Ebenfalls am 5. Juni 1976 notierte Handke: »In die österreichische Landschaft stieren: Bilder noch + noch (die junge Frau als Beifahrerin unter der Plane des Traktors und ihr Blick unter dieser Düsterkeit heraus, die jungen Lärchennadeln usw. usw. – und der Anblick dieser Dinge, als ob man Wörter einer fremden Sprache hört: man könnte sie kurz nach dem Hören noch wiedergeben, aber gleich danach nicht mehr. So sieht man auch diese Dinge und könnte kurz darauf nicht mehr sagen, was man gesehen hat (Kleeblattlandschaft) – das Ausgeschlossensein von dieser Landschaft, die man nicht bearbeitet.« (S. 97) Diese Notiz lässt an das Romanprojekt »Ins tiefe Österreich« denken, dem Handke das gesamte Notizbuch zugeordnet hat und aus dem später die Tetralogie Langsame Heimkehr wurde. Konkrete Projektzuweisungen von Einträgen findet man dabei im Notizbuch nicht: einige Notate wurden mit den Initialen »V. S.« versehen, die für Valentin Sorger, den Protagonisten der Erzählung Langsame Heimkehr, stehen. Handke muss sich zu dieser Zeit bereits so intensiv mit seinem Romanprojekt beschäftigt haben, dass er den Namen seines Helden kannte (S. 21, 30f., 47). Die Aufzeichnungen der Los Angeles-Reise verarbeitete er in seiner Beschreibung von Sorgers Universitätscampus in Langsame Heimkehr (LH 130ff.).

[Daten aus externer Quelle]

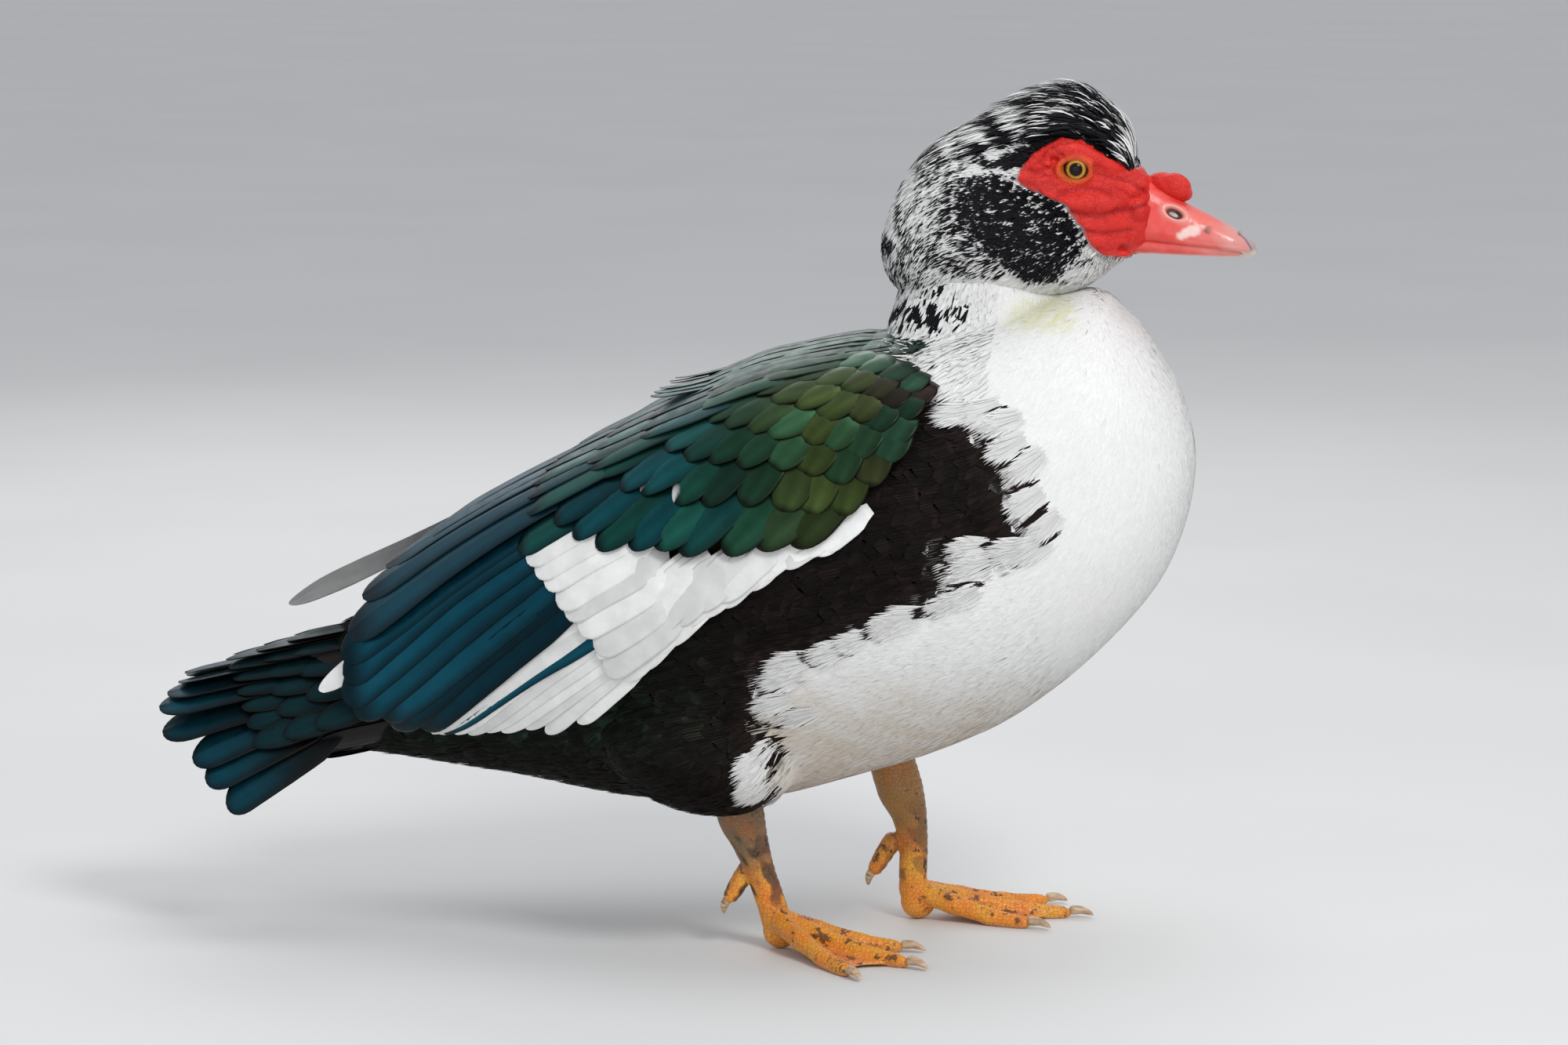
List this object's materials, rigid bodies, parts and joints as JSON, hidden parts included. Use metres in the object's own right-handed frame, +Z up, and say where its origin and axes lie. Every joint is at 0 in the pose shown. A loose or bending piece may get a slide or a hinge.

Manche Einträge erinnern an Motive, die Handke in späteren Projekten wie Kindergeschichte (1981), Die Wiederholung (1986) oder Versuch über die Müdigkeit (1989) wieder aufnahm, etwa die Notizen über Müdigkeit (z. B. S. 61, 105, 106, 109b), über sein Kind, über Erinnerungen an die eigene Kindheit (z. B. S. 42, 75, 83) oder an Angehörige der Familie (z. B. S. 79, 80, 85). »Ich: jemand ohne Geschichte aus einer Familie ohne Geschichte (kein Stolz dieser Art ist möglich – gut so)« (S. 105f.) Einträge aus dem hinteren Teil des Notizbuchs, in denen Handke etwa das Filmen mit dem Schreiben vergleicht (S. 115) oder über Schauspieler nachdenkt (S. 118) sowie ein Zitat von Yasujirō Ozu stehen vermutlich schon im Zusammenhang mit Handkes Vorbereitungen für die Dreharbeiten zu Die linkshändige Frau, die im Frühjahr 1977 begannen.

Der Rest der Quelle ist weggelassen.